++++ DATASET EXTRACT ++++

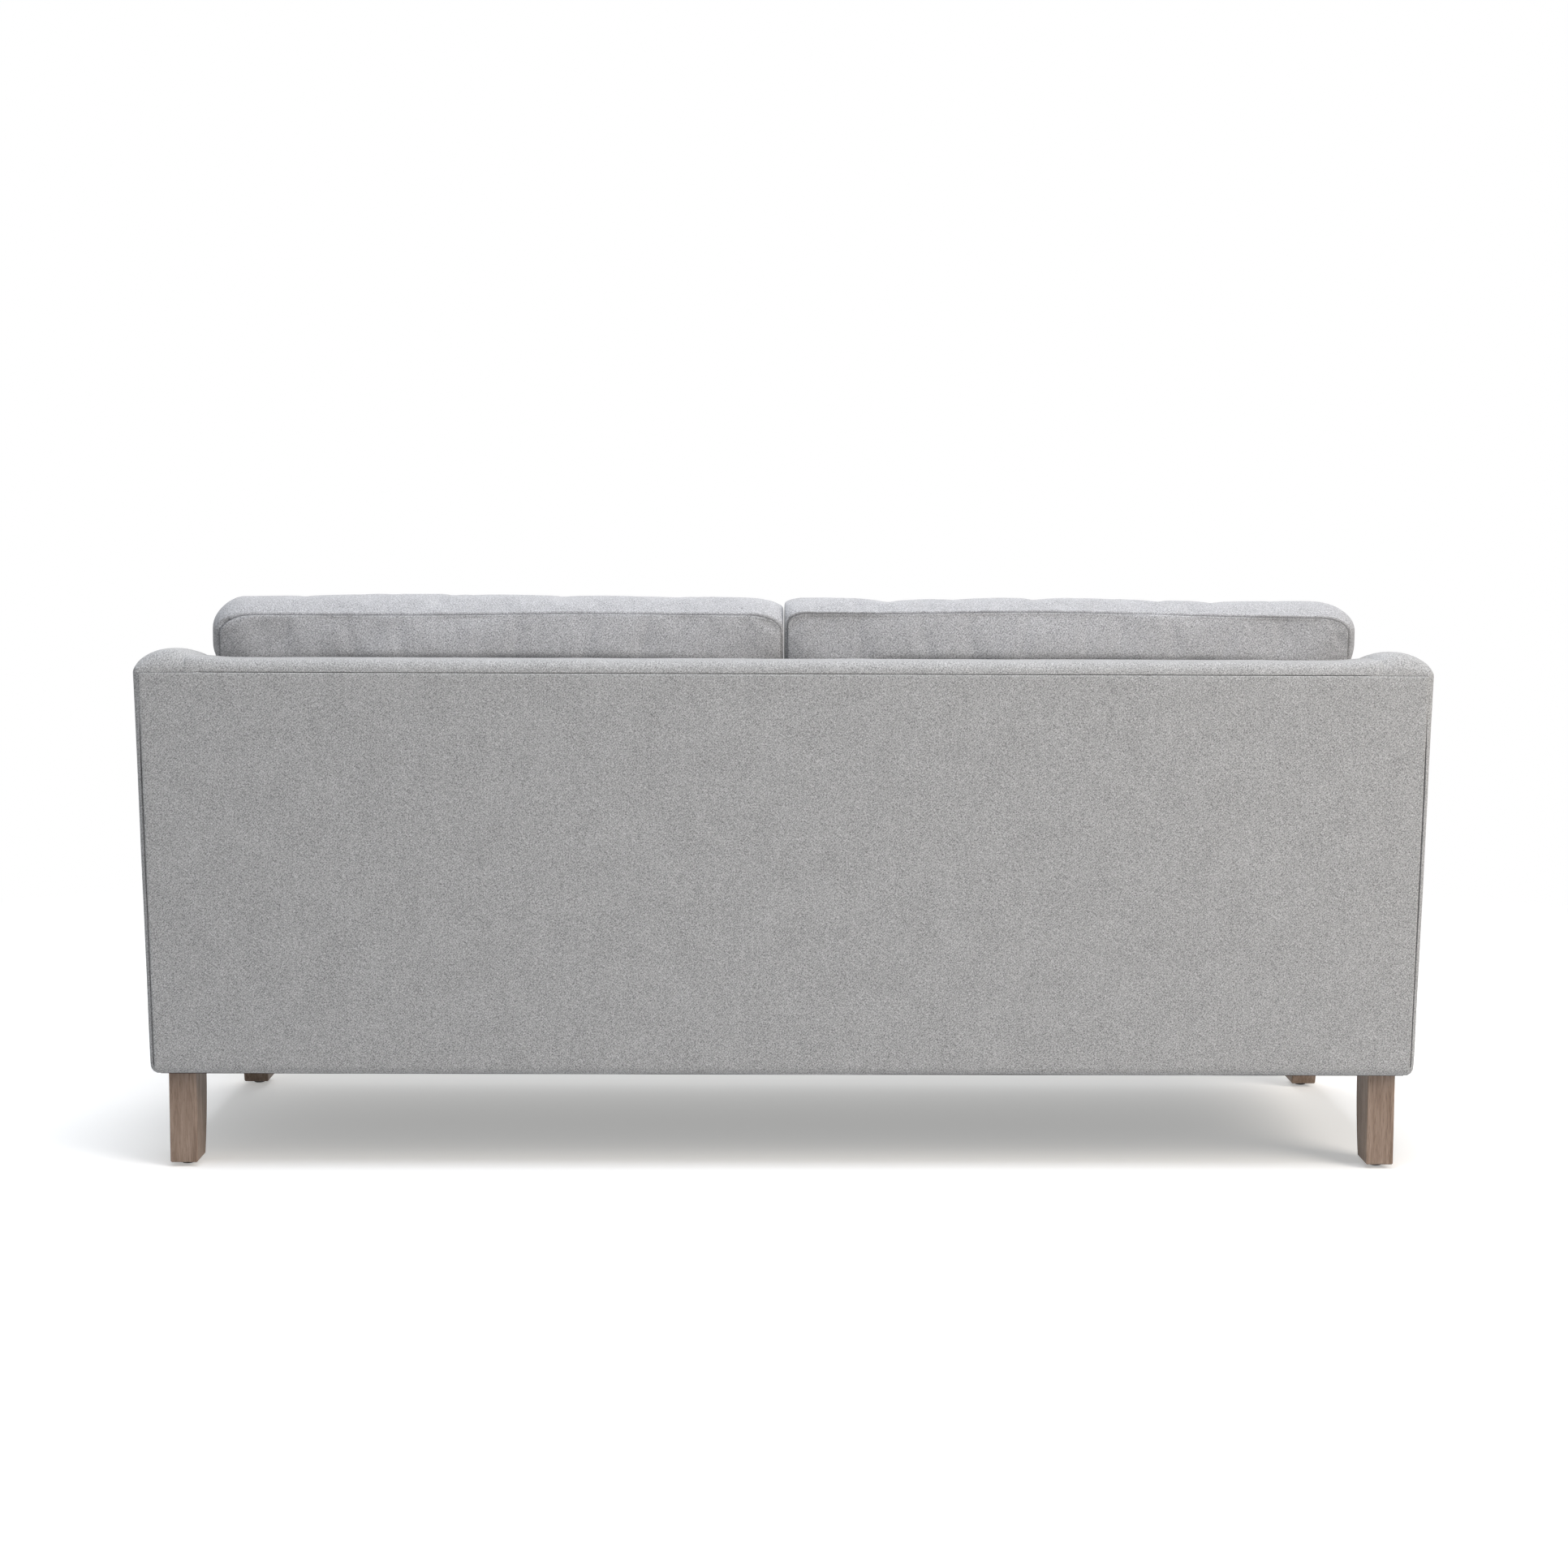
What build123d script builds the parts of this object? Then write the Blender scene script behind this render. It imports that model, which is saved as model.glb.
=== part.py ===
"""Dining sofa: timber frame on four curved legs, sprung seat, slim sloping arms, loose box cushions.

Millimetres. +Z is up, +X is the sitter's left, and the sofa faces -Y. The origin is on the floor
under the middle of the sofa. Pieces that come in pairs are drawn on the +X side and mirrored.
"""

import math
import os

from build123d import *

# Overall sizes
overall_width = 1960
overall_depth = 760
ground_clearance = 150
seam_height = 763.5
arm_width = 102
side_flare = 14.5

# Cloth and its joints
cover_thickness = 5
fold_thickness = 2
edge_roll = 14
fold_depth = 34
corner_radius = 10
dust_cloth_thickness = 1.2
soft_clearance = 0.3
side_clearance = 0.5
hole_clearance = 0.1

# Arms
arm_crown_rise = 34.5
arm_shoulder_radius = 26
arm_front_height = 650
arm_rear_round = 35
arm_front_round = 26
arm_front_corner = 14
arm_seam_drop = 2

# Back
back_top_width = 98
back_crest_rise = 20
back_rake = 8
back_rear_round = 18
back_inner_round = 30
back_into_arm = 12
back_foam_thickness = 40
webbing_thickness = 1.5
webbing_width = 50
webbing_count = 4
rear_board_thickness = 3

# Seat platform
deck_height = 355
deck_cloth_thickness = 5
front_setback = 8
front_foam_thickness = 12
front_return = 70
front_edge_round = 18
felt_thickness = 4
deck_behind_back = 34

# Timber
rail_thickness = 25
rail_height = 163
panel_thickness = 16
panel_window_height = 170
panel_window_border = 75
panel_window_radius = 25
post_thickness = 18
top_rail_thickness = 22
arm_rail_thickness = 20
arm_foam_over_rail = 40
tack_rail_height = 60
tack_rail_thickness = 22
stretcher_height = 60
stretcher_spacing = 600
corner_block_size = 100
corner_block_height = 40

# Zigzag springs
spring_wire = 3.8
spring_width = 46
spring_bars = 28
springs_per_seat = 4
clip_thickness = 1.5
clip_width = 16
clip_length = 18

# Legs and their fixings
leg_width = 42
leg_centre = 921.5
leg_rear_inset = 28.4
leg_top_depth = 79
leg_foot_depth = 60
leg_bulge = 7
leg_edge_radius = 2
leg_foot_chamfer = 1.8
leg_front_inset = 75.6
glide_height = 6.5
glide_radius = 10
glide_dome = 1.5
nail_radius = 1.2
nail_length = 15
bolt_radius = 4
bolt_inset = 36
bolt_in_leg = 50
bolt_in_rail = 46
insert_radius = 6.5
insert_length = 25

# Seat cushions
seat_cushion_height = 134
seat_crown = 16
seat_boxing_bulge = 6
seat_bottom_lift = 12
seat_rear_gap = 1
cushion_corner_pull = 14
cushion_edge_drop = 5

# Back cushions
back_cushion_over_crest = 64.5
back_cushion_thickness = 140
back_cushion_crown = 16
back_top_bulge = 13
back_bottom_bulge = 7
back_rear_lift = 10
back_corner_pull = 9
back_edge_drop = 20

# Cushion make-up, the same for all four
cushion_end_bulge = 12
cushion_end_pull = 20
edge_blend = 55
zip_width = 24
zip_tape = 1
zip_chain_width = 5
zip_chain_height = 2
zip_depth = 4.8
zip_length = 640
slider_length = 12
slider_wall = 1.3
slider_plate = 1.2
zip_stop = 4
least_crown = 2
cap_turn = 80
flat_crown_share = 0.2
seam_curve_share = 0.68
end_bulge_loss_share = 0.4
end_zone_share = 0.22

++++

Write down the full listing again, exactly.

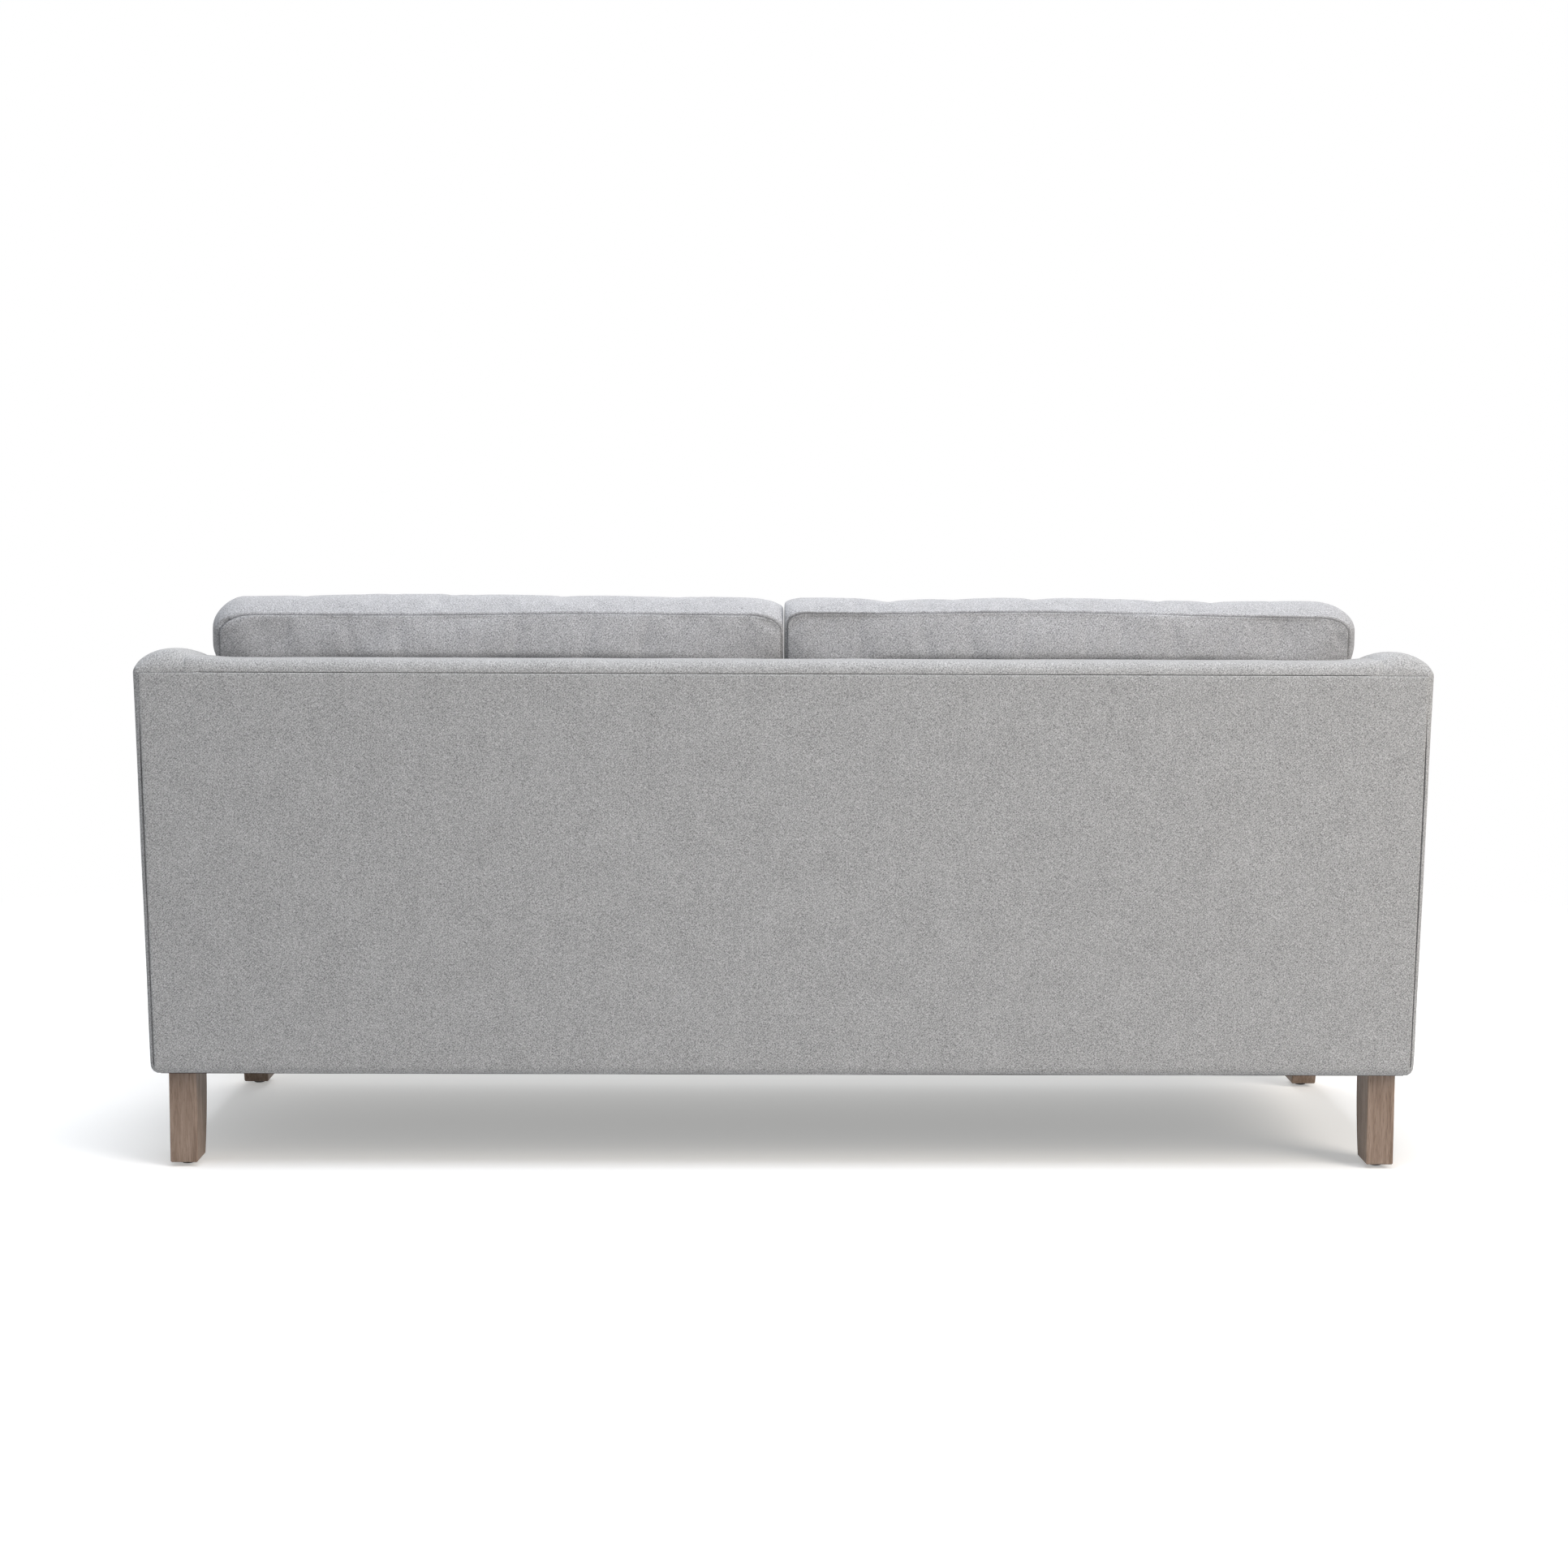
What build123d script builds the parts of this object? Then write the Blender scene script behind this render. It imports that model, which is saved as model.glb.
=== part.py ===
"""Dining sofa: timber frame on four curved legs, sprung seat, slim sloping arms, loose box cushions.

Millimetres. +Z is up, +X is the sitter's left, and the sofa faces -Y. The origin is on the floor
under the middle of the sofa. Pieces that come in pairs are drawn on the +X side and mirrored.
"""

import math
import os

from build123d import *

# Overall sizes
overall_width = 1960
overall_depth = 760
ground_clearance = 150
seam_height = 763.5
arm_width = 102
side_flare = 14.5

# Cloth and its joints
cover_thickness = 5
fold_thickness = 2
edge_roll = 14
fold_depth = 34
corner_radius = 10
dust_cloth_thickness = 1.2
soft_clearance = 0.3
side_clearance = 0.5
hole_clearance = 0.1

# Arms
arm_crown_rise = 34.5
arm_shoulder_radius = 26
arm_front_height = 650
arm_rear_round = 35
arm_front_round = 26
arm_front_corner = 14
arm_seam_drop = 2

# Back
back_top_width = 98
back_crest_rise = 20
back_rake = 8
back_rear_round = 18
back_inner_round = 30
back_into_arm = 12
back_foam_thickness = 40
webbing_thickness = 1.5
webbing_width = 50
webbing_count = 4
rear_board_thickness = 3

# Seat platform
deck_height = 355
deck_cloth_thickness = 5
front_setback = 8
front_foam_thickness = 12
front_return = 70
front_edge_round = 18
felt_thickness = 4
deck_behind_back = 34

# Timber
rail_thickness = 25
rail_height = 163
panel_thickness = 16
panel_window_height = 170
panel_window_border = 75
panel_window_radius = 25
post_thickness = 18
top_rail_thickness = 22
arm_rail_thickness = 20
arm_foam_over_rail = 40
tack_rail_height = 60
tack_rail_thickness = 22
stretcher_height = 60
stretcher_spacing = 600
corner_block_size = 100
corner_block_height = 40

# Zigzag springs
spring_wire = 3.8
spring_width = 46
spring_bars = 28
springs_per_seat = 4
clip_thickness = 1.5
clip_width = 16
clip_length = 18

# Legs and their fixings
leg_width = 42
leg_centre = 921.5
leg_rear_inset = 28.4
leg_top_depth = 79
leg_foot_depth = 60
leg_bulge = 7
leg_edge_radius = 2
leg_foot_chamfer = 1.8
leg_front_inset = 75.6
glide_height = 6.5
glide_radius = 10
glide_dome = 1.5
nail_radius = 1.2
nail_length = 15
bolt_radius = 4
bolt_inset = 36
bolt_in_leg = 50
bolt_in_rail = 46
insert_radius = 6.5
insert_length = 25

# Seat cushions
seat_cushion_height = 134
seat_crown = 16
seat_boxing_bulge = 6
seat_bottom_lift = 12
seat_rear_gap = 1
cushion_corner_pull = 14
cushion_edge_drop = 5

# Back cushions
back_cushion_over_crest = 64.5
back_cushion_thickness = 140
back_cushion_crown = 16
back_top_bulge = 13
back_bottom_bulge = 7
back_rear_lift = 10
back_corner_pull = 9
back_edge_drop = 20

# Cushion make-up, the same for all four
cushion_end_bulge = 12
cushion_end_pull = 20
edge_blend = 55
zip_width = 24
zip_tape = 1
zip_chain_width = 5
zip_chain_height = 2
zip_depth = 4.8
zip_length = 640
slider_length = 12
slider_wall = 1.3
slider_plate = 1.2
zip_stop = 4
least_crown = 2
cap_turn = 80
flat_crown_share = 0.2
seam_curve_share = 0.68
end_bulge_loss_share = 0.4
end_zone_share = 0.22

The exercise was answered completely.